To evaluate the distribution of retinal nerve fiber layer thickness measurements in normal eyes corrected for corneal polarization axis (CPA). Complete ocular examination, standard automated perimetry, peripapillary and macular scanning laser polarimetry imaging, and CPA measurements were performed in normal eyes. A noninvasive device mounted on a slit lamp that incorporated two crossed linear polarizers and an optical retarder to measure the slow axis of corneal birefringence was constructed. One eye per patient was enrolled. Exclusion criteria consisted of visual acuity of less than 20/40, a refractive error exceeding +/- 5.0 diopter sphere, 2.0 diopter cylinder, or both, previous intraocular surgery, or ocular disease except cataract.
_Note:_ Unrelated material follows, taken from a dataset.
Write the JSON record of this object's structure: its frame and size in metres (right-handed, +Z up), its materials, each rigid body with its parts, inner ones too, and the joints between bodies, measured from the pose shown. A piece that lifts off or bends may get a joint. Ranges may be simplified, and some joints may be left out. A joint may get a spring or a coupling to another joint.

According to scanning laser polarimetry, peripapillary retardation parameters within 90% normal limits were recorded as "normal," parameters outside 95% normal limits were recorded as "abnormal," and parameters between 90% and 95% limits were recorded as "borderline." Fifty-one eyes of 51 subjects (14 men, 37 women) were enrolled (mean age, 51 +/- 17 years). Prediction limits (+/- 2 standard deviation outside of regression line) were calculated for 14 peripapillary retardation parameters. The prediction limits of the average thickness of the retinal nerve fiber layer (microm) were reduced 35% by correction of the CPA; for ellipse average (microm), the limits were reduced 33%. Sixteen of 51 normal eyes (31%) had at least one abnormal retardation parameter, and among these 16 eyes there was a bimodal distribution of CPA values (0 degrees to 20 degrees nasally downward, 60 degrees to 80 degrees nasally downward). Correction for CPA reduces the variance of normal retardation measurements. Normal eyes with a CPA of 0 degrees to 20 degrees nasally downward and 60 degrees to 80 degrees nasally downward were characterized by "abnormal" summary retardation parameters as interby scanning laser polarimetry.